Currently, fuel vehicles are generally more cost-effective, especially for users with annual mileage below 10,000 kilometers or those lacking convenient charging options. For these users, a fuel vehicle is a more stable and hassle-free choice. However, it's important to note that once China implements the "China VII" emission standards, the residual value of current fuel vehicles may decline further.

△ Fuel vehicles still have a certain market demand.

For users with annual mileage exceeding 20,000 kilometers, NEVs offer a more significant advantage in ownership costs, with lower electricity and maintenance expenses compared to fuel vehicles. Additionally, with "equal rights for fuel and electric vehicles" becoming a trend in China, policies such as NEV purchase tax exemptions may gradually phase out. Therefore, purchasing an NEV during the current policy window could be a wise choice. However, the rapid technological iteration of NEVs and frequent new model releases may also impact residual values. Thus, when purchasing a vehicle, it's essential to consider usage scenarios, travel needs, and budget comprehensively.

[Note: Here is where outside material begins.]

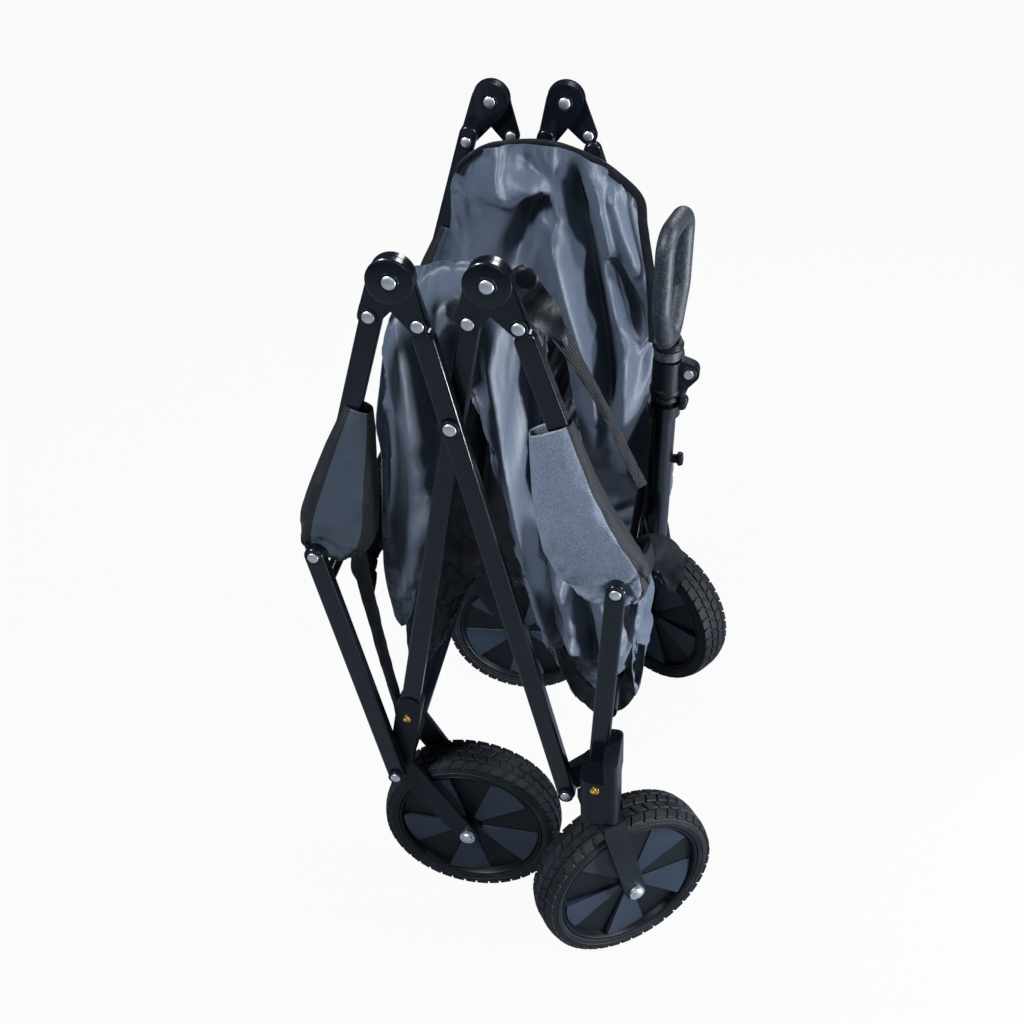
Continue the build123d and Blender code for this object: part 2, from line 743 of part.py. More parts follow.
# The front wall hangs behind the handle's ears on the front crossbar.
front_wall_x = crossbar_x - ear_radius - soft_clearance - end_wall_depth / 2
with BuildPart() as cloth_front:
    with BuildSketch(side_plane(-end_wall_half)):
        with Locations((front_wall_x, end_wall_bottom + 95.0)):
            RectangleRounded(end_wall_depth, 190.0, 6.0)
    extrude(amount=2 * end_wall_half)
cloth_front.part.label = "cloth_front"
export_step(cloth_front.part, "parts/cloth_front.step")

sleeve_low = toward(rear_rail, rail_top, 26.0)
sleeve_high = toward(rear_rail, rail_top, 152.0)
for name, layer, flip in (("sleeve_rear", layer_inner, 1), ("sleeve_front", layer_middle, -1)):
    low = (flip * sleeve_low[0], sleeve_low[1])
    high = (flip * sleeve_high[0], sleeve_high[1])
    with BuildPart() as sleeve:
        with BuildSketch(side_plane(layer - sleeve_clearance - sleeve_wall)):
            with Locations(((low[0] + high[0]) / 2, (low[1] + high[1]) / 2)):
                heading = degrees(atan2(high[1] - low[1], high[0] - low[0]))
                Rectangle(hypot(high[0] - low[0], high[1] - low[1]), 46.0, rotation=heading)
        extrude(amount=bar_depth + 2 * (sleeve_clearance + sleeve_wall))
        fillet(sleeve.faces().filter_by(Axis.Y).edges(), 6.0)
        with BuildSketch(side_plane(layer - sleeve_clearance)):
            ends = (facing(rear_rail), facing(rail_top)) if flip < 0 else (rear_rail, rail_top)
            strip(ends[0], ends[1], bar_width + 2 * sleeve_clearance)
        extrude(amount=bar_depth + 2 * sleeve_clearance, mode=Mode.SUBTRACT)
        mirror(about=Plane.XZ)
    sleeve.part.label = name
    export_step(sleeve.part, f"parts/{name}.step")
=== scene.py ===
"""Looks of a folding pull wagon that stands folded on its four wheels.

X runs from the rear wheels to the handle, +Y is the left side, +Z is up, in metres.
"""
from __future__ import annotations

import json
import logging
import math
from dataclasses import dataclass, field
from enum import Enum
from typing import Callable, Sequence

import bmesh
import bpy
from bmesh.types import BMesh
from bpy.types import Material, NodeSocket, NodeTree, Object
from mathutils import Matrix, Vector, noise


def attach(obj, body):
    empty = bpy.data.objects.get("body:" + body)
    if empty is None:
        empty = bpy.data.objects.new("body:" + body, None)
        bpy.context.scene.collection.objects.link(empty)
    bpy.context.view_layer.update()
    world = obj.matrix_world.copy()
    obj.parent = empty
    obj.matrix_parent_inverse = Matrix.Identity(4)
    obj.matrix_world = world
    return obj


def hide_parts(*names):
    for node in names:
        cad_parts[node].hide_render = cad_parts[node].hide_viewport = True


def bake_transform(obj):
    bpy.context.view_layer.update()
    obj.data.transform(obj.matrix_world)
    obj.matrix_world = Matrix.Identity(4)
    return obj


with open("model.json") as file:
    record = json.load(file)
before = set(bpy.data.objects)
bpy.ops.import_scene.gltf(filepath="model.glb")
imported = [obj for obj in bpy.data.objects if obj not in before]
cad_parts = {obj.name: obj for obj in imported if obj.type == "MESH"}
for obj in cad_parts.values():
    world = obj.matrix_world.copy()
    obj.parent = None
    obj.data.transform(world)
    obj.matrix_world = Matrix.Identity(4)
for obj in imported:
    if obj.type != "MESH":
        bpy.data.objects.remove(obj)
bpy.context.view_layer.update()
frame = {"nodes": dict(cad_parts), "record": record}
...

△ For users with annual mileage exceeding 20,000 kilometers, NEVs offer a more significant advantage in ownership costs.

Commentary

The price hikes for NEVs and significant price cuts for fuel vehicles essentially reflect the structural differentiation as China's automotive industry enters a deep transformation phase. NEVs, still in their technological upgrading and industrial expansion stage, are influenced by battery, chip, and intelligence costs, resembling "tech products." In contrast, fuel vehicles are gradually entering an era of stock competition, forced to rely on heavy discounts to maintain sales amid rising NEV penetration and emission upgrade pressures. Behind this "oil-electric price war" lies the restructuring of the automotive industry's value system—traditional fuel vehicle technological barriers are being replaced by intelligence, battery technology, and supply chain capabilities. In the short term, fuel vehicles still hold a pricing advantage; in the long term, NEVs becoming the industry mainstream is an inevitable trend.